DATA SECTION |

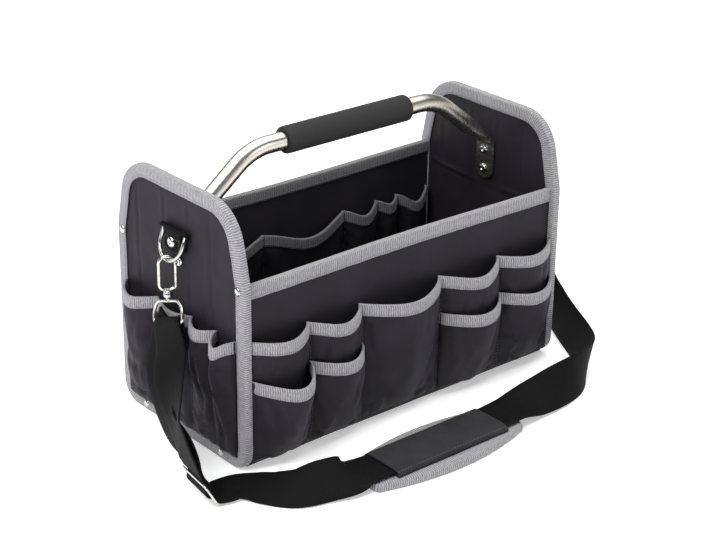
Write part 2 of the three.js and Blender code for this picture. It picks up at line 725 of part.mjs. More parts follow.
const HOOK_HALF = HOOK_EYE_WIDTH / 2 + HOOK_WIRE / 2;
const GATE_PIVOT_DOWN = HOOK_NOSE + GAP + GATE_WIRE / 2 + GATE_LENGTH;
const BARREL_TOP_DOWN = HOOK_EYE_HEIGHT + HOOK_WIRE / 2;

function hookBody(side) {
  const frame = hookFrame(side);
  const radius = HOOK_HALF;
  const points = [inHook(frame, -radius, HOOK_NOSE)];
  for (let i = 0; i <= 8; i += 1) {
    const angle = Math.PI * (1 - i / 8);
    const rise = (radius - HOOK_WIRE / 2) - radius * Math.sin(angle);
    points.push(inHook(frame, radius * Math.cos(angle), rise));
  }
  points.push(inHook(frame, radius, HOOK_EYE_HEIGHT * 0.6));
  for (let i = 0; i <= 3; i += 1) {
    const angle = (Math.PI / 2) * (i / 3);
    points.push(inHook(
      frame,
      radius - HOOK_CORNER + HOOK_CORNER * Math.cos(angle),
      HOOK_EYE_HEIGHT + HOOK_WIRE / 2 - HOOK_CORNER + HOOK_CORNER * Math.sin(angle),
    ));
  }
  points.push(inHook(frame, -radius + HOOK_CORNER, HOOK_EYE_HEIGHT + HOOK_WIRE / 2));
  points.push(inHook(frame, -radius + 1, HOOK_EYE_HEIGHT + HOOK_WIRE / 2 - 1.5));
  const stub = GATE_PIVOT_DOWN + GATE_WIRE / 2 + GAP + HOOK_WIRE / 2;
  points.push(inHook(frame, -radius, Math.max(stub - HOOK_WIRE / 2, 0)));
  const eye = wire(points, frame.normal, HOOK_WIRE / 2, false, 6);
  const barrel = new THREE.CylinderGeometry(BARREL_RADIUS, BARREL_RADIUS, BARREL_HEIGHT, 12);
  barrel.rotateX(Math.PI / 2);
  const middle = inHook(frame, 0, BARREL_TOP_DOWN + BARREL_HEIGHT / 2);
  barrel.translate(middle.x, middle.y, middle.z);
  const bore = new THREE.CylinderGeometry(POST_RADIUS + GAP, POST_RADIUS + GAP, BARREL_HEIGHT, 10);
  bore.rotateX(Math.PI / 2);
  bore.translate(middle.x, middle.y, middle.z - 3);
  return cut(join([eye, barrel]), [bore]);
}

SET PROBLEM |
Exactly as written, please reproduce the lines from the first line of the data to the line containing "const BARREL_TOP_DOWN = HOOK_EYE_HEIGHT", inclusive, and nothing else.

TASK OUTPUT |
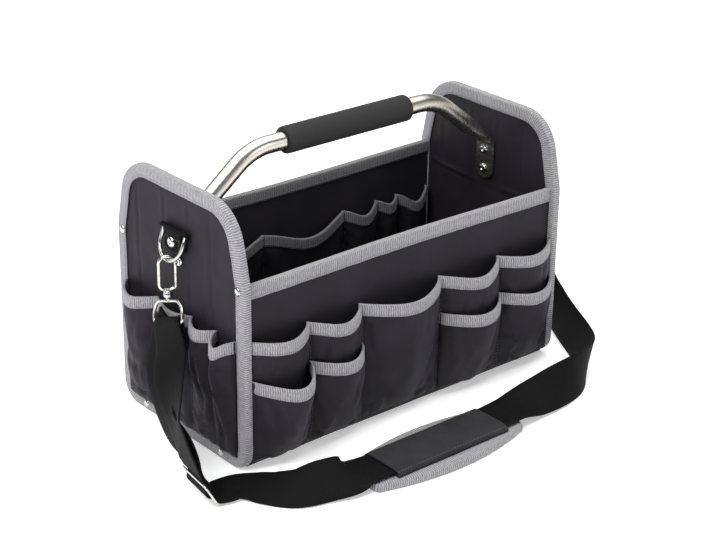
Write part 2 of the three.js and Blender code for this picture. It picks up at line 725 of part.mjs. More parts follow.
const HOOK_HALF = HOOK_EYE_WIDTH / 2 + HOOK_WIRE / 2;
const GATE_PIVOT_DOWN = HOOK_NOSE + GAP + GATE_WIRE / 2 + GATE_LENGTH;
const BARREL_TOP_DOWN = HOOK_EYE_HEIGHT + HOOK_WIRE / 2;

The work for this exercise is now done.